-- Supplied information start --

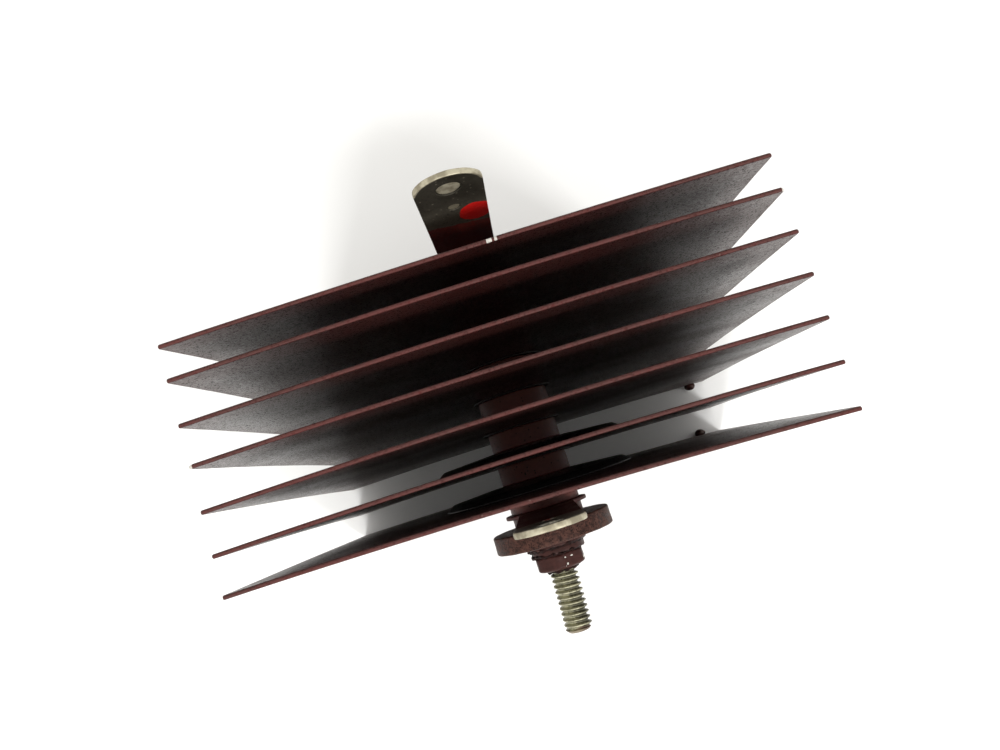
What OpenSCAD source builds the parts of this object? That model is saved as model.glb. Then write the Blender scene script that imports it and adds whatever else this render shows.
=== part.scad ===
// Selenium rectifier stack: seven square painted cells clamped on an insulated stud.
// +Y runs along the stud towards the positive terminal, +Z is up, X lies across the plates.
// The plates stand on their lower edges at Z = 0. Every cell is square to the stud.

/* [Rectifier plates] */
// Side of each square plate
plate_side = 111.1; // [80:0.1:150]
// Thickness of a plate with its paint
plate_t = 0.8; // [0.6:0.1:2]
// Hole in each plate for the insulating tube
plate_bore = 8.4; // [8.2:0.1:9]

/* [Contact springs] */
// Outer diameter of a spring at its contact rim
spring_d = 44.6; // [30:0.1:60]
// Width of the bevel between a spring's rim and its shoulder
rim_bevel = 1.7; // [1:0.1:3]
// Height of the shoulder over the plate
shoulder_h = 1.5; // [0.8:0.1:2]
// Height of the whole spring over the plate
spring_h = 2.25; // [2.05:0.05:4]
// Sheet thickness of a spring
spring_t = 0.45; // [0.3:0.05:0.6]
// Outer diameter of the barrier washer under a spring's centre
barrier_d = 18; // [12:0.1:24]

/* [Spacers and collars] */
// Outer diameter of the spacers and collars
spacer_d = 16.4; // [12:0.1:18]
// Length of a spacer between a spring and the next plate
spacer_len = 4.4; // [3:0.05:12]
// Length of the collar between an end cell and its terminal
end_collar_len = 3.65; // [2:0.05:10]
// Length of the collar behind the negative terminal
back_collar_len = 2.8; // [1:0.05:8]
// Outer diameter of the thin contact washers
contact_d = 18.4; // [14:0.1:22]
// Thickness of the thin contact washers
contact_t = 0.35; // [0.2:0.05:0.8]

/* [Terminals] */
// Width of a terminal strip
terminal_w = 12.7; // [10:0.1:16]
// Sheet thickness of a terminal
terminal_t = 0.8; // [0.5:0.05:1.6]
// Outer diameter of the ring that is clamped on the stud
ring_d = 19.4; // [17:0.1:24]
// Distance from the stud axis to the rounded tip
terminal_reach = 58; // [50:0.5:80]
// How much the end's radius exceeds half the strip's width
tip_extra = 0.45; // [0.2:0.05:3]
// Diameter of the screw hole
screw_hole_d = 4.6; // [3:0.1:6]
// Distance from the tip to the screw hole's centre
screw_hole_in = 5.3; // [4:0.1:8]
// Diameter of the wire hole
wire_hole_d = 2.4; // [1.5:0.1:3]
// Distance between the screw hole and the wire hole
hole_gap = 8.3; // [6:0.1:14]
// Angle by which the positive terminal leans away from the plates
positive_lean = 5; // [0:0.5:8]
// Angle by which the positive terminal is turned on the stud
positive_turn = 1.1; // [-10:0.1:10]
// Angle by which the negative terminal is turned on the stud
negative_turn = 0.7; // [-10:0.1:10]

/* [Stud and hardware] */
// Major diameter of the stud thread
stud_d = 6.35; // [5:0.05:6.4]
// How much thinner the shank is than the thread; the thread's core inside the nuts matches it
shank_cut = 0.85; // [0.6:0.05:1.2]
// Length of stud that stands clear of the mounting nut
stud_free = 14.8; // [8:0.1:40]
// Length of stud that stands clear of the end nut
stud_tail = 0.8; // [0.6:0.1:5]
// Outer diameter of the insulating tube
tube_d = 8.1; // [7.6:0.1:8.1]
// Inner diameter of the insulating tube
tube_bore = 6.6; // [6.5:0.05:7]
// Outer diameter of the thick insulating washer
insulator_d = 27.9; // [20:0.1:40]
// Thickness of the thick insulating washer
insulator_t = 4.2; // [2:0.1:10]
// Outer diameter of the thin insulating washer under the end nut
cap_washer_d = 15.9; // [12:0.1:20]
// Thickness of the thin insulating washer
cap_washer_t = 0.8; // [0.5:0.1:2]
// Outer diameter of the flat washer
flat_washer_d = 14; // [12:0.1:20]
// Thickness of the flat washer
flat_washer_t = 1.35; // [0.8:0.05:2]
// Outer diameter of the split lock washer
lock_washer_d = 12.4; // [10:0.1:16]
// Thickness of the split lock washer
lock_washer_t = 1.6; // [1:0.1:2.5]
// Width of a nut across its flats
nut_af = 11.1; // [9:0.1:14]
// Thickness of a nut
nut_t = 3.65; // [2.5:0.05:6]

/* [Hidden] */
$fn = 96;
plate_count = 7;
// Clearance on the diameter between the stud and what it passes through
hole_play = 0.25;
// Clearance on the diameter inside a nut
nut_play = 0.1;
// Width of the gap in the lock washer
lock_gap = 1.2;
// Chamfer at each end of the stud
stud_chamfer = 0.6;
// Chamfer on the thick washer's rims
insulator_chamfer = 0.35;
// How far the tube stops short of the insulator's outer face
tube_setback = 0.2;
// A cut runs this far past the face that it opens
past = 1;

hole_d = stud_d + hole_play;
shank_d = stud_d - shank_cut;
shoulder_r = spring_d / 2 - rim_bevel;
barrier_t = spring_h - spring_t;
pitch = plate_t + spring_h + spacer_len + contact_t;
axis_height = plate_side / 2;

// Places along the stud, measured from the middle of the last plate
positive_spring_top = (plate_count - 1) * pitch + plate_t / 2 + spring_h;
positive_ring = positive_spring_top + end_collar_len;
cap_washer_at = positive_ring + terminal_t;
end_nut_at = cap_washer_at + cap_washer_t;
stud_top = end_nut_at + nut_t + stud_tail;
negative_collar_at = -plate_t / 2 - contact_t - end_collar_len;
negative_ring = negative_collar_at - terminal_t;
back_collar_at = negative_ring - back_collar_len;
insulator_at = back_collar_at - insulator_t;
flat_washer_at = insulator_at - flat_washer_t;
lock_washer_at = flat_washer_at - lock_washer_t;
mounting_nut_at = lock_washer_at - nut_t;
stud_bottom = mounting_nut_at - stud_free;
stack_middle = (stud_top + stud_bottom) / 2;
// A terminal bends just outside its ring
bend_at = ring_d / 2 + 0.8;

function plate_at(i) = (plate_count - i) * pitch;

// Puts a child that is drawn along local Z at a place along the stud
module along(place)
{
    translate([0, place - stack_middle, axis_height]) rotate([-90, 0, 0]) children();
}

module ring(outer, inner, height)
{
    difference() {
        cylinder(d = outer, h = height);
        translate([0, 0, -past]) cylinder(d = inner, h = height + 2 * past);
    }
}

module rectifier_plate(i)
{
    color("#5a1f22") along(plate_at(i) - plate_t / 2) difference() {
        translate([-plate_side / 2, -plate_side / 2, 0]) cube([plate_side, plate_side, plate_t]);
        translate([0, 0, -past]) cylinder(d = plate_bore, h = plate_t + 2 * past);
    }
}

// A dished sheet washer: bevelled rim on the cell, then a shallow cone up to a flat centre
module contact_spring(i)
{
    rim = spring_d / 2;
    flat = barrier_d / 2;
    top = spring_h;
    skin = spring_t;
    color("#26262a") along(plate_at(i) + plate_t / 2) rotate_extrude() polygon([
        [plate_bore / 2, top],
        [flat, top],
        [shoulder_r, shoulder_h],
        [rim, skin * 0.6],
        [rim, 0],
        [rim - skin, 0],
        [shoulder_r - skin * 0.4, shoulder_h - skin],
        [flat, top - skin],
        [plate_bore / 2, top - skin]
    ]);
}

// Keeps the clamping force off the cell under the spring
module barrier_washer(i)
{
    color("#b08c5a") along(plate_at(i) + plate_t / 2) ring(barrier_d, plate_bore, barrier_t);
}

module contact_washer(i)
{
    color("#3c3a3a") along(plate_at(i) - plate_t / 2 - contact_t) ring(contact_d, plate_bore, contact_t);
}

// Fills the gap between one cell's spring and the contact washer of the cell above it
module spacer(i)
{
    color("#6b3a35") along(plate_at(i + 1) + plate_t / 2 + spring_h) ring(spacer_d, plate_bore, spacer_len);
}

module positive_end_collar()
{
    color("#6b3a35") along(positive_spring_top) ring(spacer_d, plate_bore, end_collar_len);
}

module negative_end_collar()
{
    color("#6b3a35") along(negative_collar_at) ring(spacer_d, plate_bore, end_collar_len);
}

module back_collar()
{
    color("#6b3a35") along(back_collar_at) ring(spacer_d, plate_bore, back_collar_len);
}

// Side view of a terminal: flat on the ring, then bent up by the lean, mitred where it bends
module terminal_profile(lean)
{
    run = terminal_reach + past - bend_at;
    end_y = bend_at + run * cos(lean);
    end_z = run * sin(lean);
    polygon([
        [0, 0],
        [bend_at, 0],
        [end_y, end_z],
        [end_y - terminal_t * sin(lean), end_z + terminal_t * cos(lean)],
        [bend_at - terminal_t * tan(lean / 2), terminal_t],
        [0, terminal_t]
    ]);
}

// Puts a cutter on the bent strip, at a distance along it from the stud's axis
module on_strip(lean, distance)
{
    translate([0, -bend_at, 0]) rotate([-lean, 0, 0])
        translate([0, bend_at - distance, -past]) children();
}

// A ring on the stud and a strip that leans from the bend to its rounded end
module terminal(lean, turn)
{
    tip_r = terminal_w / 2 + tip_extra;
    screw_at = terminal_reach - screw_hole_in;
    cut_h = terminal_t + 2 * past;
    rotate([0, 0, turn]) difference() {
        union() {
            cylinder(d = ring_d, h = terminal_t);
            rotate([90, 0, -90]) linear_extrude(terminal_w, center = true) terminal_profile(lean);
        }
        on_strip(lean, terminal_reach - tip_r) difference() {
            translate([-terminal_w, -2 * tip_r, 0]) cube([2 * terminal_w, 2 * tip_r, cut_h]);
            translate([0, 0, -past]) cylinder(r = tip_r, h = cut_h + 2 * past);
        }
        on_strip(lean, screw_at) cylinder(d = screw_hole_d, h = cut_h);
        on_strip(lean, screw_at - hole_gap) cylinder(d = wire_hole_d, h = cut_h);
        translate([0, 0, -past]) cylinder(d = plate_bore, h = cut_h);
    }
}

module positive_terminal()
{
    color("#c9c2ae") along(positive_ring) terminal(positive_lean, positive_turn);
}

module negative_terminal()
{
    color("#c9c2ae") along(negative_ring) terminal(0, negative_turn);
}

module insulating_tube()
{
    foot = insulator_at + tube_setback;
    color("#8a6a3c") along(foot) ring(tube_d, tube_bore, cap_washer_at - foot);
}

module insulating_washer()
{
    rim = insulator_d / 2;
    bevel = insulator_chamfer;
    color("#7a443c") along(insulator_at) rotate_extrude() polygon([
        [plate_bore / 2, 0],
        [rim - bevel, 0],
        [rim, bevel],
        [rim, insulator_t - bevel],
        [rim - bevel, insulator_t],
        [plate_bore / 2, insulator_t]
    ]);
}

module cap_washer()
{
    color("#7a443c") along(cap_washer_at) ring(cap_washer_d, hole_d, cap_washer_t);
}

module flat_washer()
{
    color("#5a2a26") along(flat_washer_at) ring(flat_washer_d, hole_d, flat_washer_t);
}

module lock_washer()
{
    color("#5a2a26") along(lock_washer_at) difference() {
        ring(lock_washer_d, hole_d, lock_washer_t);
        translate([0, -lock_gap / 2, -past]) cube([lock_washer_d, lock_gap, lock_washer_t + 2 * past]);
    }
}

// Chamfered and countersunk on both faces; one corner points up
module hex_nut()
{
    corner_r = nut_af / 2 / cos(30);
    bevel = corner_r - nut_af / 2;
    face_r = nut_af / 2 - nut_play;
    bore_r = (shank_d + nut_play) / 2;
    sink_r = hole_d / 2;
    intersection() {
        rotate([0, 0, 30]) cylinder(r = corner_r, h = nut_t, $fn = 6);
        rotate_extrude() polygon([
            [sink_r, 0],
            [face_r, 0],
            [corner_r + nut_play, bevel * 0.6],
            [corner_r + nut_play, nut_t - bevel * 0.6],
            [face_r, nut_t],
            [sink_r, nut_t],
            [bore_r, nut_t - sink_r + bore_r],
            [bore_r, sink_r - bore_r]
        ]);
    }
}

module mounting_nut()
{
    color("#5e2c28") along(mounting_nut_at) hex_nut();
}

module end_nut()
{
    color("#5e2c28") along(end_nut_at) hex_nut();
}

// A double-ended stud: full thread diameter where it shows, its core inside the nuts, and a
// plain shank inside the tube
module center_stud()
{
    full_r = stud_d / 2;
    tip_r = full_r - stud_chamfer;
    shank_r = shank_d / 2;
    color("#b9b199") along(0) rotate_extrude() polygon([
        [0, stud_bottom],
        [tip_r, stud_bottom],
        [full_r, stud_bottom + stud_chamfer],
        [full_r, mounting_nut_at],
        [shank_r, mounting_nut_at],
        [shank_r, lock_washer_at],
        [full_r, lock_washer_at],
        [full_r, back_collar_at],
        [shank_r, back_collar_at + full_r - shank_r],
        [shank_r, positive_spring_top - full_r + shank_r],
        [full_r, positive_spring_top],
        [full_r, end_nut_at],
        [shank_r, end_nut_at],
        [shank_r, end_nut_at + nut_t],
        [full_r, end_nut_at + nut_t],
        [full_r, stud_top - stud_chamfer],
        [tip_r, stud_top],
        [0, stud_top]
    ]);
}

center_stud();
insulating_tube();
for (i = [1:plate_count]) {
    rectifier_plate(i);
    contact_spring(i);
    barrier_washer(i);
    contact_washer(i);
}
for (i = [1:plate_count - 1]) spacer(i);
positive_end_collar();
negative_end_collar();
back_collar();
positive_terminal();
negative_terminal();
insulating_washer();
cap_washer();
flat_washer();
lock_washer();
mounting_nut();
end_nut();
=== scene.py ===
import bpy
import bmesh
import math
from mathutils import Matrix, Vector, noise
from mathutils.geometry import delaunay_2d_cdt


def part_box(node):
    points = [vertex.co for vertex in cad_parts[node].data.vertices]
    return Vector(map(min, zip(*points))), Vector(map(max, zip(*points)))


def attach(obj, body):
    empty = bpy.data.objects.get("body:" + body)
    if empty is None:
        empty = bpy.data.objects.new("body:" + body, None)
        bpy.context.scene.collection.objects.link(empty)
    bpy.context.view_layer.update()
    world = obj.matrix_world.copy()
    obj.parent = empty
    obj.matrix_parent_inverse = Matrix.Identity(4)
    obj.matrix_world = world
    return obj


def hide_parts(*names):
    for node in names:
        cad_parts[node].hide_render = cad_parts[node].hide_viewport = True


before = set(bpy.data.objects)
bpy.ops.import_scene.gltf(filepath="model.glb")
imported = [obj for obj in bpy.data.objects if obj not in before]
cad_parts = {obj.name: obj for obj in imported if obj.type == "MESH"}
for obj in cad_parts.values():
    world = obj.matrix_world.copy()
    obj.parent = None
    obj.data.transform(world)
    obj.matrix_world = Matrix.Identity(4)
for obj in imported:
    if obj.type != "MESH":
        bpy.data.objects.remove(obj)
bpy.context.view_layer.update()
mm = 0.001
fine = Vector((0.371, 0.117, 0.733))  # keeps noise off its own lattice points
tubeHole, studHole = 4.2, 3.3  # radii of the holes round the insulating tube and round the bare stud, mm
print("frame loaded")


def spanY(node):
    low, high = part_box(node)
    return low.y, high.y


def intoScene(obj):
    bpy.context.scene.collection.objects.link(obj)


low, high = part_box("rectifier_plate_4")
axisZ = ((low + high) / 2).z
plateY = {i: sum(spanY(f"rectifier_plate_{i}")) / 2 for i in range(1, 8)}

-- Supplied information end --

Please give an exact restatement of only the lines from the beginning of the material above to the line with "plate_bore = 8.4; // [8.2:0.1:9]", inclusive.

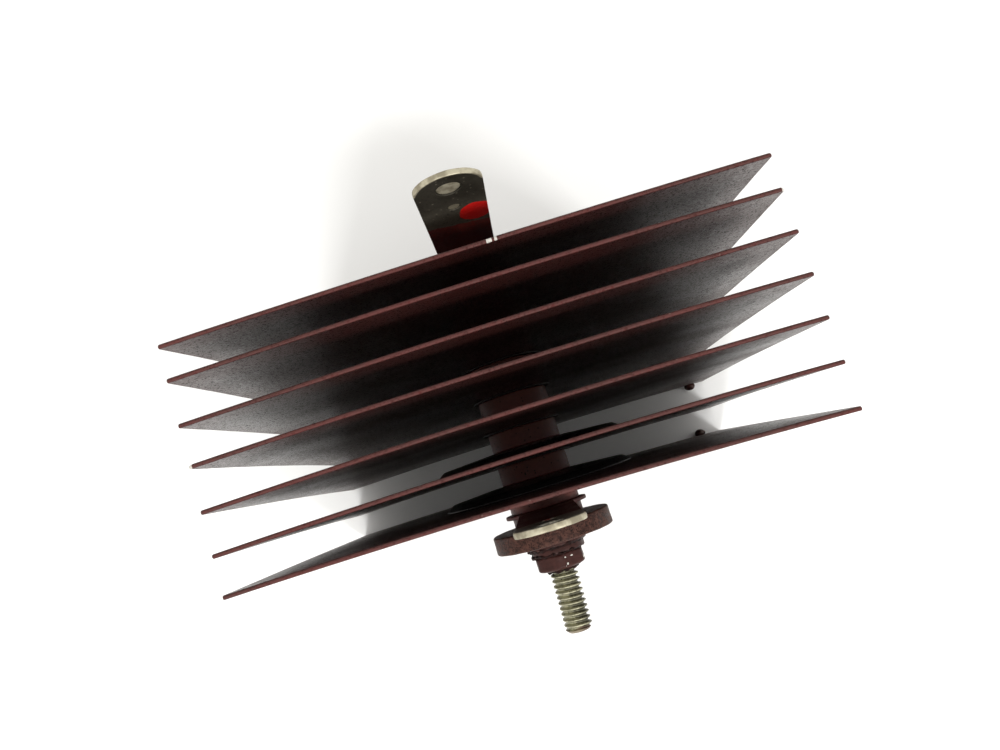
What OpenSCAD source builds the parts of this object? That model is saved as model.glb. Then write the Blender scene script that imports it and adds whatever else this render shows.
=== part.scad ===
// Selenium rectifier stack: seven square painted cells clamped on an insulated stud.
// +Y runs along the stud towards the positive terminal, +Z is up, X lies across the plates.
// The plates stand on their lower edges at Z = 0. Every cell is square to the stud.

/* [Rectifier plates] */
// Side of each square plate
plate_side = 111.1; // [80:0.1:150]
// Thickness of a plate with its paint
plate_t = 0.8; // [0.6:0.1:2]
// Hole in each plate for the insulating tube
plate_bore = 8.4; // [8.2:0.1:9]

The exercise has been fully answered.